I guess the reason why Brook has lasted this long in the welterweight division is because fighters don’t work the body like they used to do back in the old days. Spence is kind of a retro-type of fighter that you would see in the 30s through 60s. Back then, fighters threw body shots. The reason why fighters don’t work the body now is because it puts you in harm’s way. In other to throw body shots, you’ve got to take a certain amount of punishment. I think that might be one of the reasons why Golovkin veers away from working the body of his opponents. Golovkin doesn’t like to take head shots.
“We know that Errol Spence is a former Olympian,” said Kenny Porter to Behind The Gloves. “There’s a lot of questions that have to be answered about Errol.”

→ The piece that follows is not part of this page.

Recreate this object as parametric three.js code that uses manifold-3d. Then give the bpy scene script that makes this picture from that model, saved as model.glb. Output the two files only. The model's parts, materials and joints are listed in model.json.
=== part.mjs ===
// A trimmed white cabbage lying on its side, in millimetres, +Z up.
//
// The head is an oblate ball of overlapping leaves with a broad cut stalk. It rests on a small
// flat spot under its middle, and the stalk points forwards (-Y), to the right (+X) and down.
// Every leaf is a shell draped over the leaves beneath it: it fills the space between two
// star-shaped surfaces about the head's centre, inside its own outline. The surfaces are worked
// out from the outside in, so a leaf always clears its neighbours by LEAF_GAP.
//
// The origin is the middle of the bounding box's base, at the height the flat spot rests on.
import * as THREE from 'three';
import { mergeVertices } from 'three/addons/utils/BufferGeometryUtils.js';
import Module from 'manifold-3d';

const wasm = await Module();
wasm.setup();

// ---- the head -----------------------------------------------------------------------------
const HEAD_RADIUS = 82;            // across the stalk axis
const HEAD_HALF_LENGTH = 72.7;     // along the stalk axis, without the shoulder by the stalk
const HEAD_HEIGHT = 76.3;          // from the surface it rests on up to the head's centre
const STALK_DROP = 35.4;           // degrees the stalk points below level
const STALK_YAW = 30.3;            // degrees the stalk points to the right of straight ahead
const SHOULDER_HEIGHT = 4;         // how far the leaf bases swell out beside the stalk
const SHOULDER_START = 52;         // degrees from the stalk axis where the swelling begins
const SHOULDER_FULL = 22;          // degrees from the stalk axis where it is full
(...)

“We had no clue that he would implement as much holding as he did in that fight,” said Porter about Brook’s frequent clinching he did in his win over Shawn Porter in 2014. “That was the deciding factor to me. It was not his ability to out-box Shawn or his ability to out-punch Shawn or his ability to move around the ring. It was his ability to hold and keep Shawn locked down is what kept him in the fight.

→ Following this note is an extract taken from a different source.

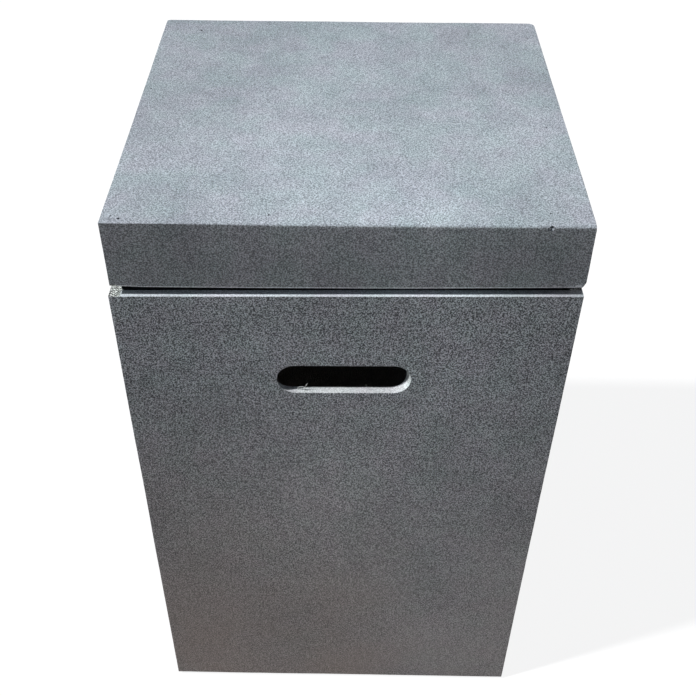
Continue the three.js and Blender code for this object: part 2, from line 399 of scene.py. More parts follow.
# %% Paste
CLOUD_MM = 110
PATCH_MM = 30
PATCH_SHARE = 0.4
DRIFT_MM = 34
GREENISH = (0.980, 1.018, 0.990, 1.0)
PINKISH = (1.026, 0.983, 0.998, 1.0)
PLAIN = (1.0, 1.0, 1.0, 1.0)
FOOT_TINT_HEIGHT = 0.50
FOOT_TINT = "#968c87"


def mottled_paste(tree, place, light, dark):
    noises = []
    for blob_mm, detail in ((CLOUD_MM, 3.0), (PATCH_MM, 2.0), (DRIFT_MM, 2.0)):
        noise = {"Vector": place, "Scale": per_metre(blob_mm), "Detail": detail}
        noises.append(add_node(tree, "TexNoise", noise)["Fac"])
    clouds, patches, drift = noises
    both = add_node(tree, "Mix", {0: PATCH_SHARE, 2: clouds, 3: patches})[0]
    spread = add_node(tree, "MapRange", {"Value": both, "From Min": 0.38, "From Max": 0.62})[0]
    grey = add_node(tree, "Mix", {0: spread, 6: linear(dark), 7: linear(light)}, data_type="RGBA")[2]
    hue = add_node(tree, "MapRange", {"Value": drift, "From Min": 0.35, "From Max": 0.65})[0]
    tint = add_node(tree, "Mix", {0: hue, 6: GREENISH, 7: PINKISH}, data_type="RGBA")[2]
    return add_node(tree, "VectorMath", {0: grey, 1: tint}, operation="MULTIPLY")[0], clouds


def foot_tint_factors(tree, axes, clouds):
    """How far the grain fades, from 1 at the ground to 0 higher up, and how far the warmer grey shows."""
    low_down = {"Value": axes["Z"], "From Min": FOOT_TINT_HEIGHT, "From Max": 0}
    low_down = add_node(tree, "MapRange", low_down)[0]
    uneven = {"Value": clouds, "From Min": 0.35, "From Max": 0.65, "To Min": 0.75, "To Max": 1.08}
    uneven = add_node(tree, "MapRange", uneven)[0]
    grain_fade = add_node(tree, "Math", {0: low_down, 1: uneven}, operation="MULTIPLY", use_clamp=True)[0]
    leftward = {"Value": axes["X"], "From Min": -0.02, "From Max": 0.10, "To Min": 1.0, "To Max": 0.6}
    leftward = add_node(tree, "MapRange", leftward)[0]
    return grain_fade, add_node(tree, "Math", {0: grain_fade, 1: leftward}, operation="MULTIPLY")[0]

# %% [markdown]
# ## Sand and soft spots
#
# Sand gives a fine grain of light and dark points. They are spots of noise, drawn 1.2 mm wide so that the
# picture can show them, and the noise is turned, so that no flat face cuts its lattice squarely and shows
# rows. The grain is squared, because the picture shows roughly the root of the light, and so its light and
# dark points look alike. The sides show it more than the top: partly the sand's own colour, and partly
# painted light and shade of the relief, which the light rakes on the sides. It fades towards the ground.
# The relief is finer: each cell of a Voronoi texture is a grain of 0.75 mm, as real sand is. Here and
# there a pale quartz grain carries a painted glint and a pore carries painted shade. Where a face turns
# from the top to a side it is painted paler, partly as wear and partly as a painted highlight.
#
# Soft spots darken or lighten broad areas. Some are painted light and shade: the rear, left and right of
# the top are darker and its front paler, the band along the seam under the lid is darker, and the foot of
# the front is paler. Besides, the two edges of the front are darker than its middle, and a few small
# patches are darker. Each is a ball round a point, with its radius and how much lighter or darker it
# makes the surface. The rim has two of its own, both painted shade: its right end is darker, and so is the
# right end of its lit front strip.

# %% Sand
SAND_MM = 0.75
GRAIN_MM = 1.2
GRAIN_DARK = 0.365
GRAIN_LIGHT = 0.635
ASKEW = (0.5, 0.6, 0.7)
FOOT_SHARE = 0.36
SPECK_MM = 14
SPECK_SHARE = 0.045
# Dark specks are painted shade in pores; pale ones are quartz grains with a painted glint.
PORE_SHADE = -0.5
QUARTZ_GLINT = 0.8
# Edges are painted paler: partly wear, partly a painted highlight.
EDGE_WEAR_AND_HIGHLIGHT = 0.9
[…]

Unfortunately, we didn’t get the decision. We looking forward to rematching Kell Brook. We have no problem coming to the UK for a rematch with Kell Brook. Errol Spence has to be aware of that, and I think he is. Errol Spence has to go in there and make sure he makes it decisive in every round. This is the one that will make him. It won’t break him, but it will definitely make him. I think he’s the harder puncher in this fight. My prediction is Errol Spence wins by late stoppage,” said Kenny Porter.
So there it is. Kenny is picking Spence to win by a knockout on Saturday night. I must say, I totally agree with Kenny. I think Spence knocks Brook out. I also agree that Spence MUST win each round decisively if he wants to win a decision. Heck, even if Spence wins the rounds decisively, I don’t see him being given the decision. The only way I see Spence winning a decision is if he knocks Brook down 6 times in the fight. Anything less than that, I see Brook winning a VERY controversial decision. But look at the awful scoring from Brook’s fight with Golovkin.
When you have a judge having Brook up 3 rounds to 1 after 4, and the two scoring it 2-2 going into the 5, it tells you that Spence is probably not going to win a decision on Saturday night. You hate to see robberies, but I think that’s what we’re going to see unless Spence knocks Brook out to where he can’t fight.
Spence had better be ready for Brook to try his clinching tricks, because I definitely see him implementing that tactic at some point when he realizes he doesn’t have the talent to compete with him. Once things start looking bleak for Brook, he’ll switch into Plan-B, which will be the nonstop clinching, if that’s not his Plan-A. You never know. Brook’s Plan-A might be the nonstop clinching. Gosh, I hope not because it would be so dreadful to watch going back to his grabbing routine again.
“It’s lame. I guess that’s what they like over there,” said Spence to Behind The Gloves about Brook talking about wanting to knock him out with his “Chocolate Brownie.” ”They can expect the Errol they’ve been getting. I’ve been putting on one-sided shows for a long time. I don’t think it’s going to go 12 rounds. If it goes 12 rounds, then he’s as tough as hell. I’m not going to say I’m getting knocked down. If it happens, it happens,” said Spence.
Spence sounds like he’s got his mind made up that he’s not going to let the 3 judges have a say so in the outcome of the fight. That’s a wise move for Spence. You don’t want the judges to control your destiny when you’re the visiting fighter. There have been too many robberies throughout the history of boxing when foreign fighters came into another fighter’s country and they had to deal with bad judging.
“He’s at the top of the mountain right now. I welcome that fight,” said Spence about Keith Thurman.